Michael Robinson and Lewis Klahr each offer ruminations on a more recent past, but they are more complex articulations than simple nostalgia. Robinson’s karaoke-music video, Hold Me Now, uses the Thompson Twins’ song accompanied by footage from a 1980 episode of Little House on the Prairie (along with shots of a seahorse he filmed himself) to create an unexpectedly disturbing work of unease. Out of context, and framed by the music, the characters from the television show seem to be in an anguished state of l’amour fou (in fact, they are dealing with the death of their infant son). The hyper emotion of the scene (which includes a broken window and a cut, bleeding hand) and Robinson’s seemingly random inclusion of the seahorse footage – which hints at Jean Painlevé – gives the video a Surrealist tinge. But one modulated through a 1980s pop sensibility. Klahr has always been adroit in the use of songs and music in his work (reflected in the frequent eclectic choices he makes) and he somehow ups the ante in False Aging. Structured in three acts, his new digital video finds a resonant narrative middle ground between his great elliptical cutout animations (which are always narratively cued, but usually difficult to decipher for most but Klahr himself) and his more explicitly story-based works (which are generally the least successful of his films – though he would argue that). Here the songs – Barbara Parkins’ “(Theme from) Valley of the Dolls”, Jefferson Airplane’s “Lather”, and Lou Reed and John Cale’s “A Dream” – inform the images, and guide the narrative reading, in a much more direct way than is customary for Klahr. The three episodes are mini-operettas (pop culture ones) and are as beautiful and moving as anything he’s done.
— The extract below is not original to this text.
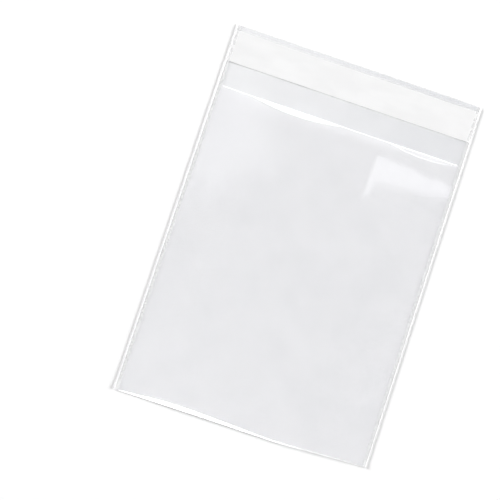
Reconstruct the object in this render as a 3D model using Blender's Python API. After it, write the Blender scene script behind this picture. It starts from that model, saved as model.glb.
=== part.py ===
"""Clear self-seal film bag, lying on its back panel with the mouth a little open.

One web of film runs from the flap down the back panel, round the bottom fold and up the
front panel to the mouth. Both side edges are hot-cut welds that end in a bead. The flap
carries a line of adhesive under a peel-off liner.

X runs across the bag, Y from the bottom fold to the flap's edge, and Z up. The origin is
on the surface that the bag lies on, at the middle of its outline. Units are metres.
"""

import math

import bmesh
import bpy

# Outline of the flat bag. The bottom fold runs in a little towards the right corner.
BAG_WIDTH = 0.214
BODY_LENGTH = 0.2614
FLAP_LENGTH = 0.0524
CORNER_DRAW = 0.0037
CORNER_DRAW_REACH = 0.077
CORNER_DRAW_POWER = 1.2

# Film and its side welds
FILM_THICKNESS = 0.00005
WELD_WIDTH = 0.0036
BEAD_WIDTH = 0.0013
BEAD_HEIGHT = 0.0004

# How the film stands as it lies: the room between the panels, and the lifted side edges
LOFT = 0.0068
MOUTH_GAP = 0.0052
MOUTH_DRAW = 0.0011
FOLD_RISE_LENGTH = 0.085
MOUTH_SETTLE_LENGTH = 0.100
PANEL_FULLNESS = 2.8
EDGE_LIFT = 0.0016
EDGE_LIFT_REACH = 0.022

# The bottom fold turns up in a tight arc and comes over in a long flat one. It is longest
# and highest in the loose roll, whose middle and reach to both sides are shares of the half
# pouch.
FOLD_RADIUS = 0.0004
FOLD_GAP = 0.0012
FOLD_LENGTH = 0.0009
ROLL_MIDDLE = -0.62
ROLL_TO_LEFT = 0.49
ROLL_TO_RIGHT = 0.92
ROLL_LENGTH = 0.0042
ROLL_GAP = 0.0011

# The mouth's lip turns up along its whole edge, but for a fade at the welds, and further in
# along two curls. Each is its middle and half width, as shares of the half pouch, how far in
# from the turned edge it reaches, and its slope.
LIP_SLOPE = math.tan(math.radians(19))
LIP_LENGTH = 0.0007
LIP_FADE = 0.0015
LIP_CURLS = (
    (-0.36, 0.38, 0.0041, math.tan(math.radians(19))),
    (0.71, 0.29, 0.0034, math.tan(math.radians(24))),
)

# Closure on the flap
LINER_WIDTH = 0.0267
LINER_THICKNESS = 0.00006
LINER_FROM_EDGE = 0.0047
ADHESIVE_WIDTH = 0.0095
ADHESIVE_THICKNESS = 0.00004
ADHESIVE_OFF_CENTRE = 0.0003
LAYER_GAP = 0.0003

# Fineness of the facets
PANEL_COLUMNS = 32
BODY_STATIONS = 25
ARC_STEPS = 3
ROLL_STEPS = 6
BEAD_STEPS = 6
WELD_POINT = 1e-7
SHARP_ANGLE = math.radians(40)

# Colour, roughness and cover of each material
FILM_LOOK = ((0.86, 0.88, 0.89), 0.08, 0.30)
ADHESIVE_LOOK = ((0.84, 0.84, 0.85), 0.30, 0.60)
LINER_LOOK = ((0.93, 0.93, 0.93), 0.45, 0.85)

TOTAL_LENGTH = BODY_LENGTH + FLAP_LENGTH
Y_BOTTOM = -TOTAL_LENGTH / 2
Y_MOUTH = Y_BOTTOM + BODY_LENGTH
Y_TOP = Y_BOTTOM + TOTAL_LENGTH
HALF_WIDTH = BAG_WIDTH / 2
HALF_POUCH = HALF_WIDTH - WELD_WIDTH


def smoothstep(value):
    """0 below 0, 1 above 1, and a smooth rise between."""
    value = min(max(value, 0.0), 1.0)
    return value * value * (3 - 2 * value)


def edge_lift(x):
    """Height of the back panel's underside: flat in the middle, raised along the side welds."""
    from_edge = HALF_WIDTH - abs(x)
    return EDGE_LIFT * smoothstep(1 - from_edge / EDGE_LIFT_REACH)


def fullness(x):
    """Share of the loft at x: 1 in the middle and 0 where the panels meet in the welds."""
    return max(0.0, 1 - abs(x / HALF_POUCH) ** PANEL_FULLNESS)


def bump(value, middle, half):
    """A smooth hump of height 1 round middle that reaches 0 at a distance of half."""
    away = min(abs(value - middle) / half, 1.0)
    return math.cos(away * math.pi / 2) ** 2


def bottom_edge(x):
    """Where the outside of the bottom fold lies at x."""
    past = max(0.0, 1 - (HALF_WIDTH - x) / CORNER_DRAW_REACH)
    return Y_BOTTOM + CORNER_DRAW * past ** CORNER_DRAW_POWER


def mouth_edge(x):
    """Where the front panel ends at x: its arch draws it back from the flat back panel."""
    return Y_MOUTH - MOUTH_DRAW * fullness(x)


def roll(x):
    """Share of the bottom fold's loose roll at x."""
    share = x / HALF_POUCH
    return bump(share, ROLL_MIDDLE, ROLL_TO_LEFT if share < ROLL_MIDDLE else ROLL_TO_RIGHT)


def fold_radius(x):
    """Inside radius of the bottom fold's tight lower turn, which the welds pinch shut."""
    return FOLD_RADIUS * fullness(x)


def roll_length(x):
    """How far in from the bottom edge the front panel keeps curving, inside the film."""
    return (FOLD_LENGTH + ROLL_LENGTH * roll(x)) * math.sqrt(fullness(x))


def curl_parts(x):
    """The reach and the slope at x of each of the lip's curls."""
    parts = []
    for middle, half, length, slope in LIP_CURLS:
        away = (x / HALF_POUCH - middle) / half
        parts.append((length * max(0.0, 1 - away * away), slope))
    return parts


def lip_reach(x):
    """How far in from the mouth the lip turns up."""
    return LIP_LENGTH + sum(reach for reach, slope in curl_parts(x))


def lip_rise(x, y):
    """Height that the upturned lip adds: its curls come up first, then its own edge."""
    past_turn = y - mouth_edge(x) + LIP_LENGTH
    rise = LIP_SLOPE * max(0.0, past_turn)
    for reach, slope in curl_parts(x):
        rise += slope * min(max(0.0, past_turn + reach), reach)
    free = min(max((HALF_POUCH - abs(x)) / LIP_FADE, 0.0), 1.0)
    return rise * free


def panel_gap(x, y):
    """Clear height between the back and front panels."""
    start = bottom_edge(x) + FILM_THICKNESS + roll_length(x)
    fold_gap = FOLD_GAP + ROLL_GAP * roll(x)
    up = smoothstep((y - start) / FOLD_RISE_LENGTH)
    down = smoothstep(1 - (Y_MOUTH - y) / MOUTH_SETTLE_LENGTH)
    middle_gap = fold_gap + (LOFT - fold_gap) * up - (LOFT - MOUTH_GAP) * down
    return middle_gap * fullness(x) + lip_rise(x, y)


def body_stations(x, y_start, y_end):
    """Places from y_start to y_end, closest together at both ends, the last but one at the lip."""
    reach = y_end - lip_reach(x) - y_start
    steps = (0.5 - 0.5 * math.cos(math.pi * k / BODY_STATIONS) for k in range(BODY_STATIONS + 1))
    return [y_start + reach * step for step in steps] + [y_end]


def fold_turn(y_tip, z_base, radius, length, z_top):
    """Points round the fold: a quarter circle up from the table, then a long quarter ellipse."""
    points = []
    for step in range(1, ARC_STEPS + 1):
        angle = math.pi / 2 * step / ARC_STEPS
        y = y_tip + radius * (1 - math.sin(angle))
        points.append((y, z_base + radius * (1 - math.cos(angle))))
    z_middle = z_base + radius
    for step in range(1, ROLL_STEPS):
        angle = math.pi / 2 * step / ROLL_STEPS
        y = y_tip + length * (1 - math.cos(angle))
        points.append((y, z_middle + (z_top - z_middle) * math.sin(angle)))
    return points


def folded_path(x, y_tip, z_base, radius, length, roof):
    """The back panel's, the fold's and the front panel's (y, z) points, from mouth to mouth.

    roof is what lies between z_base and the face of the front panel, apart from the gap.
    """
    back = [(y, z_base) for y in reversed(body_stations(x, y_tip + radius, Y_MOUTH))]
    front = body_stations(x, y_tip + length, mouth_edge(x))
    over = [(y, z_base + roof + panel_gap(x, y)) for y in front]
    return back + fold_turn(y_tip, z_base, radius, length, over[0][1]) + over


def outside_path(x, layers_height):
    """The (y, z) path from the flap's edge under the bag, round the fold and back to the mouth."""
    base = edge_lift(x)
    half = layers_height / 2
    radius = fold_radius(x) + half
    length = roll_length(x) + half
    return [(Y_TOP, base)] + folded_path(x, bottom_edge(x), base, radius, length, layers_height)


def inside_path(x):
    """The (y, z) path from the mouth down the front panel's inner face, round the fold and back."""
    tip = bottom_edge(x) + FILM_THICKNESS
    floor = edge_lift(x) + FILM_THICKNESS
    return folded_path(x, tip, floor, fold_radius(x), roll_length(x), 0.0)[::-1]


def film_material(name, colour, roughness, alpha):
    """A see-through plastic with the given colour, gloss and cover."""
    material = bpy.data.materials.new(name)
    material.use_nodes = True
    shader = material.node_tree.nodes["Principled BSDF"]
    shader.inputs["Base Color"].default_value = (*colour, 1.0)
    shader.inputs["Roughness"].default_value = roughness
    shader.inputs["Metallic"].default_value = 0.0
    shader.inputs["Alpha"].default_value = alpha
    return material


def ring(mesh, x, path):
    """The vertices of one closed section at x."""
    return [mesh.verts.new((x, y, z)) for y, z in path]


def skin(mesh, left, right):
    """Closes the surface between two sections that have the same number of points."""
    for k in range(len(left)):
        after = (k + 1) % len(left)
        mesh.faces.new((left[k], left[after], right[after], right[k]))


def finish(mesh, name, material):
    """Welds the points that coincide and makes the object."""
    bmesh.ops.remove_doubles(mesh, verts=mesh.verts, dist=WELD_POINT)
    bmesh.ops.recalc_face_normals(mesh, faces=mesh.faces)
    data = bpy.data.meshes.new(name)
    mesh.to_mesh(data)
    mesh.free()
    data.materials.append(material)
    data.shade_smooth()
    data.set_sharp_from_angle(angle=SHARP_ANGLE)
    piece = bpy.data.objects.new(name, data)
    bpy.context.scene.collection.objects.link(piece)
    return piece


def weld_ring(mesh, x, height):
    """A section through the fused side, where height is that of the bead above the film, or 0."""
    base = edge_lift(x)
    body_height = max(height, 2 * FILM_THICKNESS)
    flap_height = max(height, FILM_THICKNESS)
    path = outside_path(x, body_height)
    flap = [(Y_MOUTH, base + flap_height), (Y_TOP, base + flap_height)]
    return ring(mesh, x, path + flap)


def add_weld(mesh, side, pouch_end):
    """The fused strip and its bead, from the pouch's last section out to the bag's edge."""
    previous = pouch_end
    bead_middle = HALF_WIDTH - BEAD_WIDTH / 2
    for step in range(BEAD_STEPS + 1):
        angle = math.pi * (1 - step / BEAD_STEPS)
        x = bead_middle + BEAD_WIDTH / 2 * math.cos(angle)
        section = weld_ring(mesh, side * x, BEAD_HEIGHT * math.sin(angle))
        skin(mesh, previous, section)
        previous = section
    mesh.faces.new(previous)


def make_film_bag(material):
    """The bag's film, lofted across its width from the folded film's own section."""
    mesh = bmesh.new()
    sections = []
    for column in range(PANEL_COLUMNS + 1):
        x = -HALF_POUCH * math.cos(math.pi * column / PANEL_COLUMNS)
        outside = outside_path(x, 2 * FILM_THICKNESS)
        inside = inside_path(x)
        path = outside + inside + [(Y_TOP, edge_lift(x) + FILM_THICKNESS)]
        sections.append((ring(mesh, x, path), len(outside), len(outside) + len(inside)))
    for left, right in zip(sections, sections[1:]):
        skin(mesh, left[0], right[0])
    for side, (verts, inside_start, inside_end) in ((-1, sections[0]), (1, sections[-1])):
        add_weld(mesh, side, verts[:inside_start] + verts[inside_end - 1:])
    return finish(mesh, "film_bag", material)


def make_flap_strip(name, y_lower, y_upper, standoff, thickness, material):
    """A strip across the flap between the side beads, that follows the flap's own curve."""
    mesh = bmesh.new()
    half = HALF_WIDTH - BEAD_WIDTH - LAYER_GAP
    previous = None
    for column in range(PANEL_COLUMNS + 1):
        x = -half * math.cos(math.pi * column / PANEL_COLUMNS)
        low = edge_lift(x) + FILM_THICKNESS + standoff
        high = low + thickness
        section = ring(mesh, x, [(y_lower, low), (y_upper, low), (y_upper, high), (y_lower, high)])
        if previous is None:
            mesh.faces.new(section)
        else:
            skin(mesh, previous, section)
        previous = section
    mesh.faces.new(previous)
    return finish(mesh, name, material)


def main():
    for old in list(bpy.data.objects):
        bpy.data.objects.remove(old)
    film = film_material("clear_film", *FILM_LOOK)
    glue = film_material("adhesive", *ADHESIVE_LOOK)
    frosted = film_material("frosted_liner", *LINER_LOOK)
    make_film_bag(film)
    liner_upper = Y_TOP - LINER_FROM_EDGE
    liner_lower = liner_upper - LINER_WIDTH
    adhesive_middle = (liner_upper + liner_lower) / 2 + ADHESIVE_OFF_CENTRE
    make_flap_strip(
        "adhesive_strip",
        adhesive_middle - ADHESIVE_WIDTH / 2,
        adhesive_middle + ADHESIVE_WIDTH / 2,
        LAYER_GAP,
        ADHESIVE_THICKNESS,
        glue,
    )
    make_flap_strip(
        "release_liner",
        liner_lower,
        liner_upper,
        2 * LAYER_GAP + ADHESIVE_THICKNESS,
        LINER_THICKNESS,
        frosted,
    )


main()
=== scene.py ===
"""Looks of a clear self-seal film bag that lies on a white table, seen from above."""

import math

import bpy
import numpy as np
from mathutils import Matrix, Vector


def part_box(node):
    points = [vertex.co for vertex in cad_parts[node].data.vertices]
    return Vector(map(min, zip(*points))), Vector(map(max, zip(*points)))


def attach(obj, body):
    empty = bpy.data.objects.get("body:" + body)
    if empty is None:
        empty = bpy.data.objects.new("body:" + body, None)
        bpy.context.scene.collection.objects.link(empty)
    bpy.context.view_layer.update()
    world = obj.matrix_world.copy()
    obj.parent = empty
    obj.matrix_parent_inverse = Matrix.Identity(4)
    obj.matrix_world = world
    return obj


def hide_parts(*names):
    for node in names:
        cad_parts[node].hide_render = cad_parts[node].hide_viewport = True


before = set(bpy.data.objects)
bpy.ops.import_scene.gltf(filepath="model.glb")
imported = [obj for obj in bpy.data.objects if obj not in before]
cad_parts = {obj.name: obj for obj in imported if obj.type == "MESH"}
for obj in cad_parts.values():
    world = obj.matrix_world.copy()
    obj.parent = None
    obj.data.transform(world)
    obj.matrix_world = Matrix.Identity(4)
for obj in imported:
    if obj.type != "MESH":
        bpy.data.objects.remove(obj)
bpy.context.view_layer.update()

# Sizes of the bag, from the frame's nodes
FILM_LOW, FILM_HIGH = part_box("film_bag")
LINER_LOW, LINER_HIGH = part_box("release_liner")
ADHESIVE_LOW, ADHESIVE_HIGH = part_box("adhesive_strip")
HALF_WIDTH = FILM_HIGH[0]
Y_BOTTOM = FILM_LOW[1]
Y_TOP = FILM_HIGH[1]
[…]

It’s a shame that Ben Rivers’ Ah, Liberty! And Ben Russell’s Trypps #5 (Dubai) are not science-fiction films, because they should be (and I’ll insist that they really are). Russell’s film is Dan Flavin-Blade Runner, a single shot of a neon sign in the city that has surpassed Tokyo and Hong Kong (and certainly Las Vegas) as the locus of futurity and excess. Avoiding the spectacle of the place, though, Russell concentrates on a simple, ironic totem of artificiality. Rivers’ film (in stunning black and white 16mm Scope) is something of a post-apocalyptic pastoral. An episodic portrait work of a family in an isolated back-area of the UK, it reads like Tarkovsky’s Stalker as told by Alan Clarke or (early) Mike Leigh. It is a film and place out of time or, as the soundtrack recounts, “A young world…A world early in the morning of time…A hard, unfriendly world.” Not Robinson Crusoe, but the Swiss Family Robinson on Mars.
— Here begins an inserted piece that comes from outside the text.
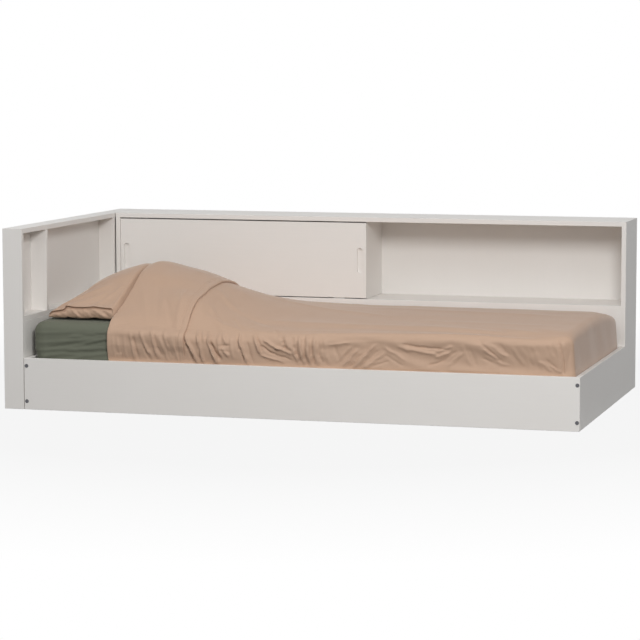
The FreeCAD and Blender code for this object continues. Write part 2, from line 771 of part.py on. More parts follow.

Two abstract works take notions of history, both general and personal, as conceptual backstories. David Gatten’s rigorous but lovely Film for Invisible Ink, case no. 142 Abbreviation for Dead Winter [diminished by 1,794] is a dedication film for his friend, filmmaker Phil Solomon. The length corresponds to the distance between the two (one frame for each mile – hence the 1,794). Gatten also includes text from Charles Darwin, hinting at individual evolutions and changes. The film itself is of the nap of a sheet of paper, filmed horizontally and in macro, creating a forest of pulp. It is a look “above the surface” – the fibres reaching up off the page in a tangled web of dimensionality. Gatten here, as in his other works, is fascinated with texture and illuminating secret histories and natures. He might rightfully be considered the antiquarian of experimental cinema. If so, then surely Fred Worden is its phenomenologist. Few others seem to be exploring the subjective act of seeing through a lens that is as rational, hard-edged and objectivist as his. Many of his works want to concretise vision-experience. As he says about his new video 1859, “LSD is illegal, 1859 is not.” Constructed from a 30-frame clip of a lens flare, Worden has made a cosmic journey and an almost literal digital corollary to Brakhage’s “closed-eye vision”. Whereas Brakhage’s explorations were lyrical and metaphoric, Worden’s hews closer to “scientific truth” in its realisation. This is aided by the title, which Views co-curator Mark McElhatten points out was the year that an astronomer claimed that there was a planet closer to the sun than Mercury; a sun-storm allowed the Northern Lights to be seen as far south as Cuba; the Cape Lookout Lighthouse in North Carolina, equipped with a new lens design, was inaugurated; and solar flares were first observed by Richard Christopher Carrington. An auspicious year for astronomical activity and a fitting title for Worden’s astronomical visionscape.
Views’ closing film, James Benning’s feature-length RR, was an appropriate choice for a festival so wrapped up in history and pastness. While Robinson and Klahr eschew nostalgia, Benning takes it head on in his evocative “portrait” film of trains. He seems to be lamenting a dying symbol of freedom and openness and the changing nature of things. In some ways it feels like his most personal film in many years. Benning’s minimal, nearly-structural landscape films (long takes of static shots) have always had a political undercurrent, but he foregrounds that here with speeches and radio broadcasts on the soundtrack – voices from the ether which conflate past and present. Benning’s nostalgia is not a pure romanticisation, though, but one that acknowledges its own ironies and contradictions. Railroading is also a symbol of the corporate and industrial interests it serves. But it is hard not to feel a sense of loss as a train slowly recedes into the distance into a vast, empty land at the end of the film. The past is gone. One must look to the future.